**Goal:** Look below for the line containing "build_base()" and the line containing "before = set(bpy.data.objects)"; repeat exactly those two lines and all lines between them, and nothing else.
______________________________
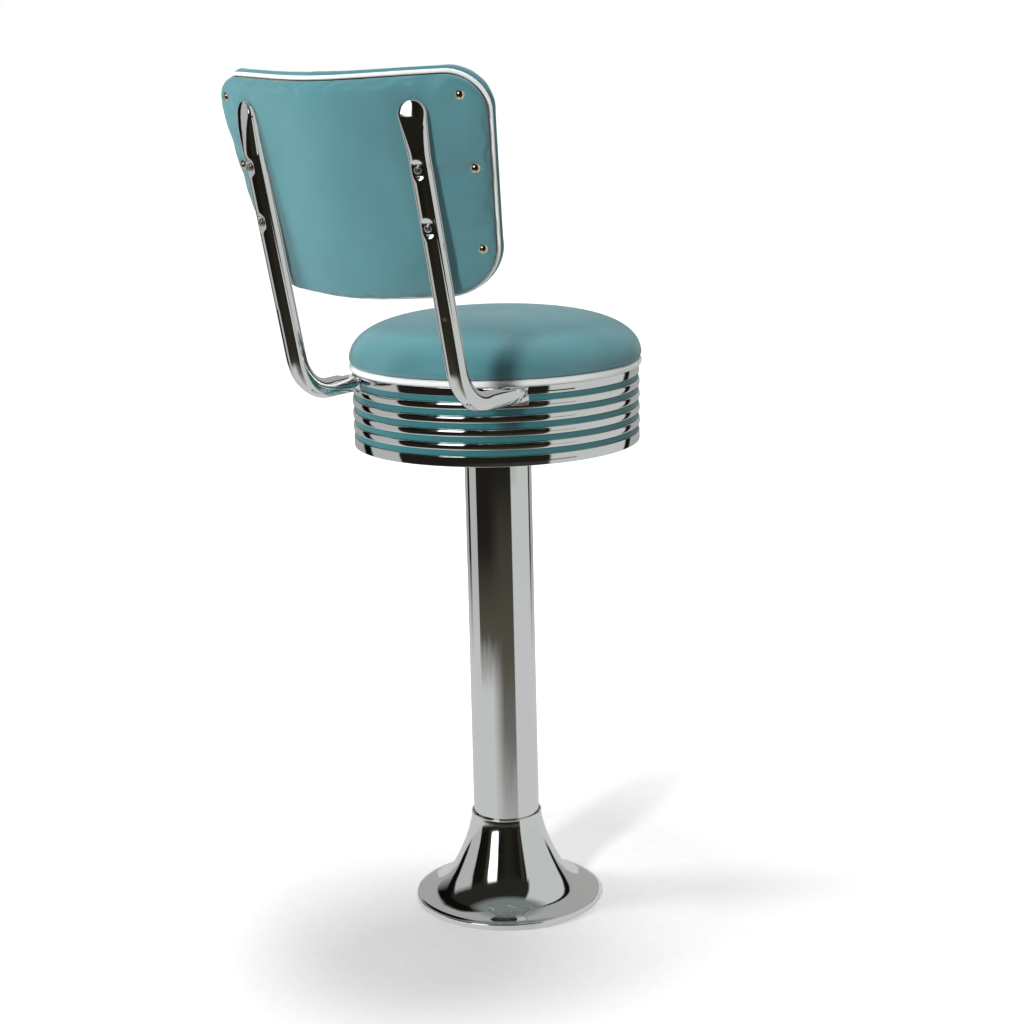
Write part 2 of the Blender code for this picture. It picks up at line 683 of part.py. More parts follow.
# ---- back tubes -------------------------------------------------------------
def tube_stations():
    """Places along a tube from its top tip to its front end: (point, direction)."""
    down = Vector((0.0, -sin(TUBE_RECLINE), -cos(TUBE_RECLINE)))
    ahead = Vector((0.0, -1.0, 0.0))
    tip = Vector((0.0, *TUBE_TIP))
    corner = tip + down * ((TUBE_TIP[1] - TUBE_RUN_Z) / cos(TUBE_RECLINE))
    turn = pi / 2 - TUBE_RECLINE
    setback = TUBE_BEND_RADIUS * tan(turn / 2)
    bend_start = corner - down * setback
    from_tip = [0.0, 0.0025, 0.0070, SPOON_LENGTH, 0.0280, 0.0450, TAPER_LENGTH]
    for height in sorted(BACK_SCREW_HEIGHTS, reverse=True):
        middle = (TUBE_TIP[1] - height) / cos(TUBE_RECLINE)
        for away in (DIMPLE_HALF_LENGTH, DIMPLE_FLAT):
            from_tip += [middle - away, middle + away]
    from_tip.sort()
    places = [(tip + down * s, down) for s in from_tip]
    bend_steps = 6
    centre = bend_start + Vector((0.0, -cos(TUBE_RECLINE), sin(TUBE_RECLINE))) * TUBE_BEND_RADIUS
    for k in range(bend_steps + 1):
        angle = turn * k / bend_steps
        spoke = Matrix.Rotation(-angle, 3, 'X') @ (bend_start - centre)
        places.append((centre + spoke, Matrix.Rotation(-angle, 3, 'X') @ down))
    for y in (CRUSH_Y, 0.146, TUBE_END_Y):
        places.append((Vector((0.0, y, TUBE_RUN_Z)), ahead))
    return places


def tube_side_axis(side):
    """Outward direction square to the back's surface where a tube crosses it."""
    lean = atan2(-back_slope(TUBE_X), 1.0)
    return side * sin(lean), cos(lean)


def room_behind_back(point):
    """Distance from the tube's axis to the back's rear face."""
    offset = Vector((0.0, point.y, point.z)) - BACK_ORIGIN
    lean = atan2(-back_slope(TUBE_X), 1.0)
    return (offset.dot(BACK_REAR) - back_depth(TUBE_X)) * cos(lean)


def tube_section(side, point, along, from_tip, shrink):
    """One loop of a tube; `shrink` is the wall thickness for the inner skin."""
    rear = Vector((1, 0, 0)).cross(along)
    sx, sr = tube_side_axis(side)
    radius = TUBE_RADIUS - shrink
    front_room = radius
    rear_room = radius
    width = radius
    dimple = 0.0
    if point.z > BACK_ORIGIN.z:
        front_room = min(radius, room_behind_back(point) - PRESS_GAP - shrink)
        ramp = (from_tip - SPOON_LENGTH) / (TAPER_LENGTH - SPOON_LENGTH)
        flat = 1.0 - min(max(ramp, 0.0), 1.0)
        rear_room = radius + (SPOON_REAR - TUBE_RADIUS) * flat
        width = radius + (SPOON_HALF_WIDTH - TUBE_RADIUS) * flat
        for height in BACK_SCREW_HEIGHTS:
            away = abs(point.z - height) / cos(TUBE_RECLINE)
            fade = (away - DIMPLE_FLAT) / (DIMPLE_HALF_LENGTH - DIMPLE_FLAT)
            dimple += DIMPLE_DEPTH * (1.0 - smooth_step(fade))
    tip_reach = min(from_tip + 0.0006, SPOON_HALF_WIDTH)
    nose = (1.0 - (1.0 - tip_reach / SPOON_HALF_WIDTH) ** 2) ** 0.5
    rear_room *= 0.55 + 0.45 * nose
    crush = smooth_step((0.175 - point.y) / (0.175 - CRUSH_Y)) if along.y < -0.99 else 0.0
    ceiling = (CRUSH_TOP - shrink - TUBE_RUN_Z) * crush + radius * (1 - crush)
    loop = []
    for k in range(TUBE_SIDES):
        angle = 2 * pi * k / TUBE_SIDES
        x, r = radius * cos(angle), radius * sin(angle)
        outward = x * sx + r * sr
        sideways = (x * sr - r * sx) * width / radius * nose
        outward = min(max(outward, -front_room), rear_room)
        offset_x = outward * sx + sideways * sr
        offset_r = outward * sr - sideways * sx
        proud = offset_x * side * sin(SCREW_TURN) + offset_r * cos(SCREW_TURN)
        excess = max(0.0, proud - radius + dimple) if dimple else 0.0
        offset_x -= excess * side * sin(SCREW_TURN)
        offset_r -= excess * cos(SCREW_TURN)
        place = point + Vector((side * TUBE_X, 0, 0)) + Vector((offset_x, 0, 0)) + rear * offset_r
        if crush:
            place.z = min(place.z, TUBE_RUN_Z + ceiling)
        loop.append(place)
    return loop


def build_tube(side, word, holes):
    stations = tube_stations()
    tip = stations[0][0]
    outer = []
    inner = []
    for point, along in stations:
        from_tip = (point - tip).length if along.z < -0.9 else 1.0
        outer.append(tube_section(side, point, along, from_tip, 0.0))
        if from_tip >= SOLID_TIP:
            inner.append(tube_section(side, point, along, from_tip, TUBE_WALL))
    tube = loft(f"back_tube_{word}", inner + outer[::-1], CHROME)
    for tool in holes:
        boolean(tube, tool)


def screw_axis(side, height):
    """A point on the tube's axis and the outward direction of a back screw there."""
    y = TUBE_TIP[0] - (TUBE_TIP[1] - height) * tan(TUBE_RECLINE)
    outward = Vector((side * sin(SCREW_TURN), 0, 0)) + TUBE_REAR * cos(SCREW_TURN)
    return Vector((side * TUBE_X, y, height)), outward


def build_back_screws():
    """Wood screws through the tubes into the curved board, and the holes for them."""
    spans = []
    for side, word in ((1, "left"), (-1, "right")):
        for number, height in enumerate(BACK_SCREW_HEIGHTS, start=1):
            middle, outward = screw_axis(side, height)
            to_front = room_behind_back(middle) + REAR_COVER_THICKNESS + BACK_BOARD_THICKNESS
            head = TUBE_RADIUS - DIMPLE_DEPTH + GAP
            headed_pin(f"back_screw_{word}_{number}", middle + outward * head, -outward,
                       SCREW_HEAD_RADIUS, SCREW_HEAD_HEIGHT, SCREW_RADIUS,
                       head + to_front - SCREW_RADIUS, ZINC)
            spans.append((middle + outward * 0.03, middle - outward * to_front,
                          SCREW_HOLE_RADIUS))
    return rods("back_screw_holes", spans)


def build_board_bolts():
    """Bolts that clamp each tube's front end up to the seat board."""
    spans = []
    below = TUBE_RUN_Z - TUBE_RADIUS
    top = BOARD_BOTTOM + BOARD_BOLT_DEPTH
    for side, word in ((1, "left"), (-1, "right")):
        for number, y in enumerate(BOARD_BOLT_YS, start=1):
            x = side * TUBE_X
            spans.append(((x, y, below - 0.02), (x, y, top + 2 * GAP), BOLT_HOLE_RADIUS))
            headed_pin(f"frame_bolt_{word}_{number}", (x, y, below - GAP), (0, 0, 1),
                       BOARD_BOLT_HEAD_RADIUS, BOARD_BOLT_HEAD_HEIGHT, BOLT_SHANK_RADIUS,
                       top - below, ZINC)
    return rods("frame_bolt_holes", spans, segments=8)


build_base()
plate_holes = build_swivel()
build_rim()
frame_holes = build_board_bolts()
screw_holes = build_back_screws()
build_seat([plate_holes, frame_holes])
build_tube(1, "left", [frame_holes, screw_holes])
build_tube(-1, "right", [frame_holes, screw_holes])
build_back(screw_holes)
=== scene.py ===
"""Looks for the bolt-down counter stool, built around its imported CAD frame.

Metres, +Z up, in the frame's own place: the column axis is Z, the sitter faces -Y, and the
back is on the +Y side.  Chrome pieces are rebuilt as fine surfaces, the vinyl is padded by
cloth simulation, and every hidden piece keeps its CAD shape with a worked material.
"""
import json
from math import atan2, cos, hypot, pi, radians, sin, sqrt, tan

import bmesh
import bpy
from mathutils import Matrix, Vector

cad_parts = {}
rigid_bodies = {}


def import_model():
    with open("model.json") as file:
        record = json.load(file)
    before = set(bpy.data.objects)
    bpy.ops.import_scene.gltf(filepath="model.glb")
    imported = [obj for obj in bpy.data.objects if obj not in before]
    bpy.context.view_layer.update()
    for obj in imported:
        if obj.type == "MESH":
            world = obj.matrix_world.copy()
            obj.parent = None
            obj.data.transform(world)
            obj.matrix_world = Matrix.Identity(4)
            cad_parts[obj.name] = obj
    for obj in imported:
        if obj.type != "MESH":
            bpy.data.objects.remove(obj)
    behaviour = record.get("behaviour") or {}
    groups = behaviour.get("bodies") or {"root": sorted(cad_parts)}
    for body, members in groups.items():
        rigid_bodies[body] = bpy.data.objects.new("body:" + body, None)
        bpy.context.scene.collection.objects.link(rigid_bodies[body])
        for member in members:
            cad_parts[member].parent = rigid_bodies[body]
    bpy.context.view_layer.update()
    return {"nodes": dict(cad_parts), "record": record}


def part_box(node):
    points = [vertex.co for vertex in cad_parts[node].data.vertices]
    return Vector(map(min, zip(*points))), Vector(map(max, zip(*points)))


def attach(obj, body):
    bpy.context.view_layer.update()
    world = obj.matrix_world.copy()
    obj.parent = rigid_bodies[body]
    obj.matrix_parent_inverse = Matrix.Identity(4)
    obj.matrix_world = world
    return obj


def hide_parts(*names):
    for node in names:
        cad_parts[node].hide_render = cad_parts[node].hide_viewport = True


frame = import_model()

# ---- the back's curved surface, as the CAD has it ---------------------------
BACK_RECLINE = radians(17.0)
BACK_ORIGIN = Vector((0.0, 0.2859, 0.8426))
BACK_HEIGHT = 0.2735
BACK_TOP_HALF = 0.2075
BACK_BOTTOM_HALF = 0.1745
BACK_TOP_CORNER = 0.046
BACK_BOTTOM_CORNER = 0.074
BACK_CROWN = 0.0145
BACK_ARCH = 0.0100
BACK_BEND = 0.100
WING_SLOPE = 0.53
REAR_COVER_THICKNESS = 0.0115
REAR_COVER_INSET = 0.0068
REAR_COVER_ROUNDING = 0.0085
SEAM_ROUNDING = 0.0012
BACK_BOARD_THICKNESS = 0.0060
BACK_PIPING_RADIUS = 0.0030
BACK_PIPING_INSET = 0.0045
FRONT_PAD_THICKNESS = 0.0230
FRONT_PAD_ROUNDING = 0.0160
FRONT_SEAM_ROUNDING = 0.0040
SEAM_HEIGHT = (0.0030, 0.0050)        # stitched part of the rear and of the front cover
NAIL_PLACES = ((0.171, 0.249), (0.172, 0.163), (0.163, 0.067))
NAIL_RADIUS = 0.0060
NAIL_PIT = (0.0034, 0.0085)           # depth and spread of the vinyl pressed in by a nail
NAIL_DISH = (0.0012, 0.022)           # the wider, shallower pull round it
PIPING_EASE = 0.0005                  # how much slimmer the visible welt is than its room
BACK_UP = Vector((0.0, sin(BACK_RECLINE), cos(BACK_RECLINE)))
BACK_REAR = Vector((0.0, cos(BACK_RECLINE), -sin(BACK_RECLINE)))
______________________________
**Exercise result:**
build_base()
plate_holes = build_swivel()
build_rim()
frame_holes = build_board_bolts()
screw_holes = build_back_screws()
build_seat([plate_holes, frame_holes])
build_tube(1, "left", [frame_holes, screw_holes])
build_tube(-1, "right", [frame_holes, screw_holes])
build_back(screw_holes)
=== scene.py ===
"""Looks for the bolt-down counter stool, built around its imported CAD frame.

Metres, +Z up, in the frame's own place: the column axis is Z, the sitter faces -Y, and the
back is on the +Y side.  Chrome pieces are rebuilt as fine surfaces, the vinyl is padded by
cloth simulation, and every hidden piece keeps its CAD shape with a worked material.
"""
import json
from math import atan2, cos, hypot, pi, radians, sin, sqrt, tan

import bmesh
import bpy
from mathutils import Matrix, Vector

cad_parts = {}
rigid_bodies = {}


def import_model():
    with open("model.json") as file:
        record = json.load(file)
    before = set(bpy.data.objects)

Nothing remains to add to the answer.